The command validates an ONNX export for a HuggingFace model. It captures real inputs by running the model on a text prompt with InputObserver, exports to ONNX, and checks numerical discrepancies between the original PyTorch model and the ONNX runtime outputs.

Description#

See yobx.torch.validate.validate_model().

    usage: validate [-h] -m MID [-p PROMPT] [-e EXPORT] [--opt OPT] [-r | --run | --no-run] [--patch | --no-patch] [-q | --quiet | --no-quiet]
                    [--opset OPSET] [--dtype DTYPE] [--device DEVICE] [--max-new-tokens MAX_NEW_TOKENS] [-o DUMP_FOLDER] [-v VERBOSE]
                    [--random-weights] [--config-override KEY=VALUE]
    
    Validates an ONNX export for a HuggingFace model.
    This command captures real inputs by running the model on a default
    text prompt with InputObserver, then exports to ONNX and checks
    discrepancies.
    
    options:
      -h, --help            show this help message and exit
      -m MID, --mid MID     Model id, usually <author>/<name> on HuggingFace Hub.
      -p PROMPT, --prompt PROMPT
                            Text prompt used to drive model.generate() during input capture.
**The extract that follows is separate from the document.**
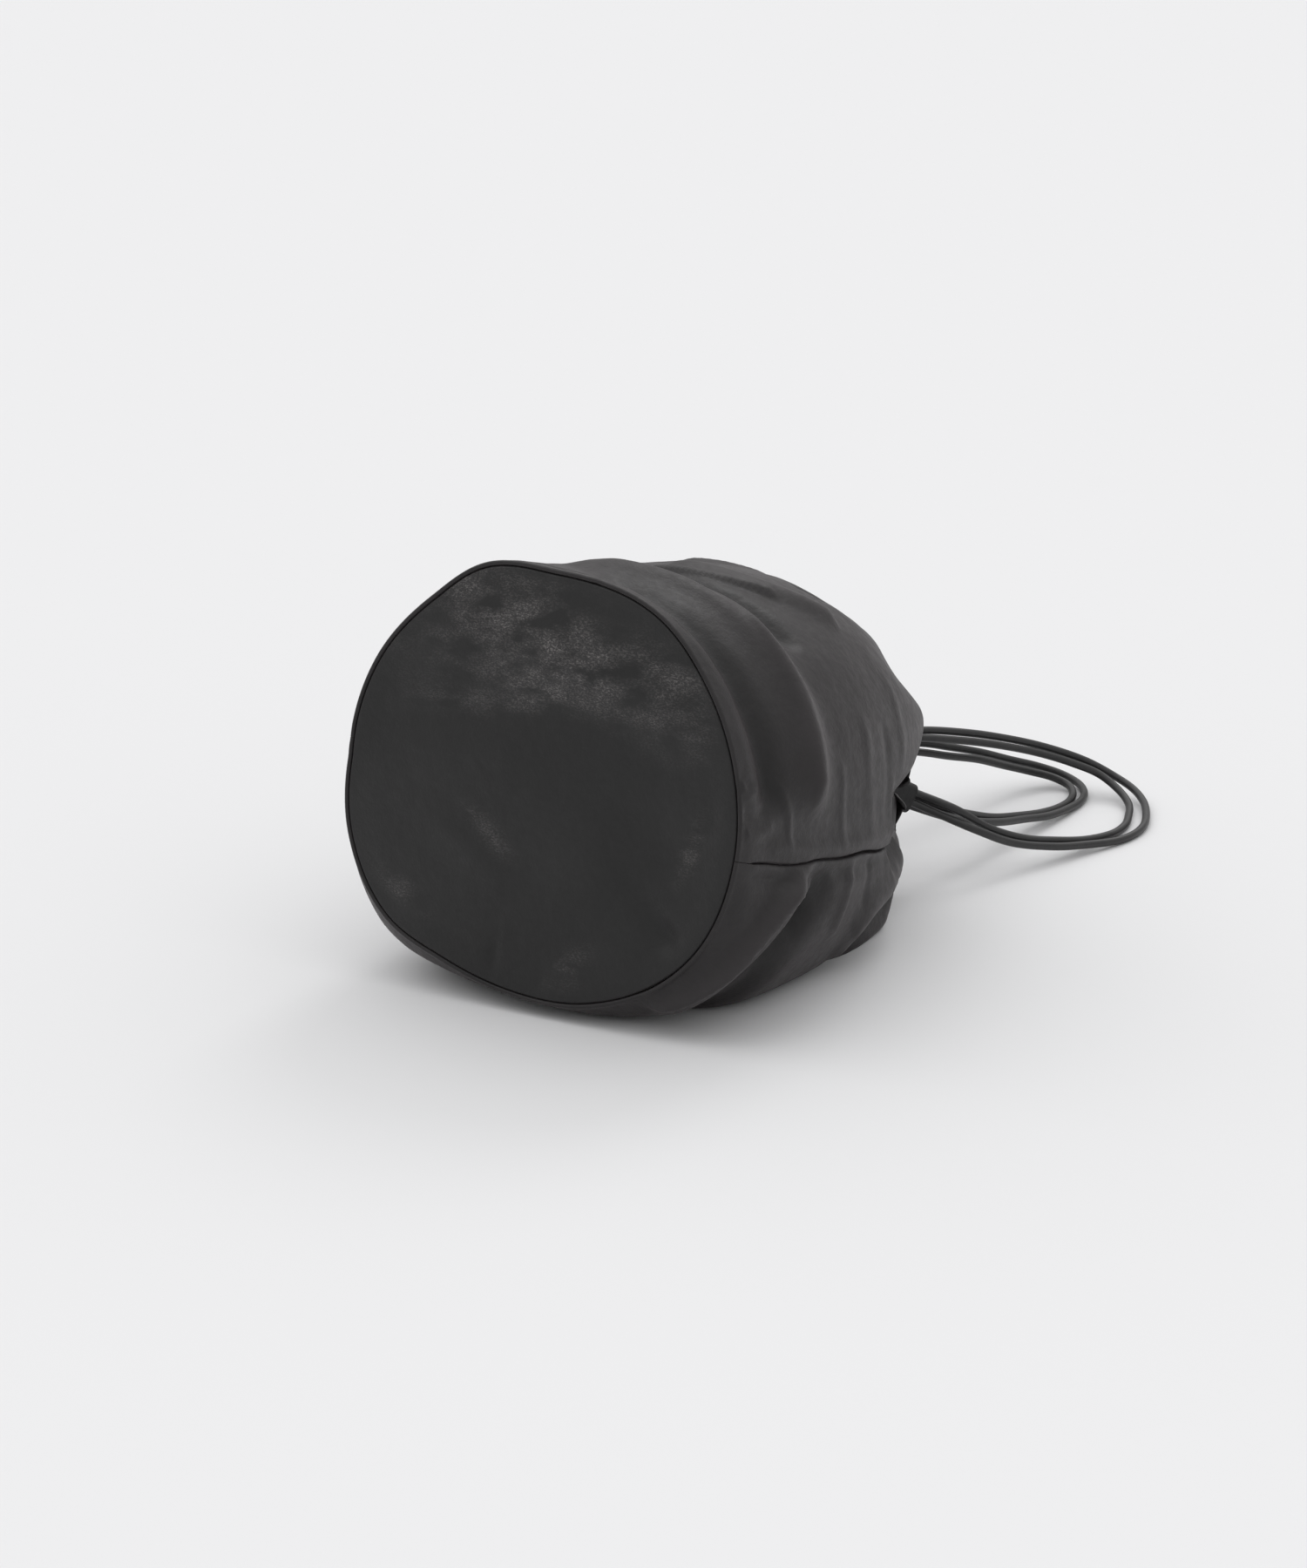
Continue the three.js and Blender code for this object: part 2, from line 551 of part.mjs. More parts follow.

Default: 'Continue: it rains, what should I do?'
      -e EXPORT, --export EXPORT
                            ONNX exporter to use (default: 'yobx').
      --opt OPT             Optimisation level applied after export (default: 'default').
      -r, --run, --no-run   Check discrepancies after export (default: True).
      --patch, --no-patch   Apply apply_patches_for_model and register_flattening_functions during input capture and export (default: True).
      -q, --quiet, --no-quiet
                            Catch exceptions and report them in the summary instead of re-raising.
      --opset OPSET         ONNX opset version to target (default: 22).
      --dtype DTYPE         Cast the model and inputs to this dtype before exporting, e.g. 'float16'.
      --device DEVICE       Device to run on, e.g. 'cpu' or 'cuda' (default: 'cpu').
      --max-new-tokens MAX_NEW_TOKENS
                            Number of tokens generated by model.generate() during input capture (default: 10).
      -o DUMP_FOLDER, --dump-folder DUMP_FOLDER
                            Save ONNX artefacts under this folder.
      -v VERBOSE, --verbose VERBOSE
                            Verbosity level (default: 0).
      --random-weights      Instantiate the model from config with random weights instead of downloading pretrained weights (useful for fast CI tests).
      --config-override KEY=VALUE
                            Override a config attribute before creating the model, e.g. --config-override num_hidden_layers=2. Can be repeated for multiple overrides.
    
    Examples:
    
        python -m yobx validate -m arnir0/Tiny-LLM -v 1
        python -m yobx validate -m arnir0/Tiny-LLM -v 1 -o dump_validate
        python -m yobx validate -m arnir0/Tiny-LLM --no-patch --no-run
    
    With mode arguments:
    
        python -m yobx validate -m arnir0/Tiny-LLM \
               -e yobx --opt default --opset 22 --device cuda --dtype float32 \
               --patch -r -o dump_test -v 1

Examples#

Basic validation with default settings:

python -m yobx validate -m arnir0/Tiny-LLM -v 1

Save ONNX artifacts to a folder for further inspection:

python -m yobx validate -m arnir0/Tiny-LLM -v 1 -o dump_validate

Export without applying patches and without running discrepancy checks:

python -m yobx validate -m arnir0/Tiny-LLM --no-patch --no-run

Full set of options — target CUDA with float32 at opset 22:

python -m yobx validate -m arnir0/Tiny-LLM \
       -e yobx --opt default --opset 22 --device cuda --dtype float32 \
       --patch -r -o dump_test -v 1

Fast validation with random weights (useful for CI):

python -m yobx validate -m arnir0/Tiny-LLM --random-weights \
       --config-override num_hidden_layers=2

Override multiple config attributes at once:

python -m yobx validate -m arnir0/Tiny-LLM --random-weights \
       --config-override num_hidden_layers=2 \
       --config-override hidden_size=64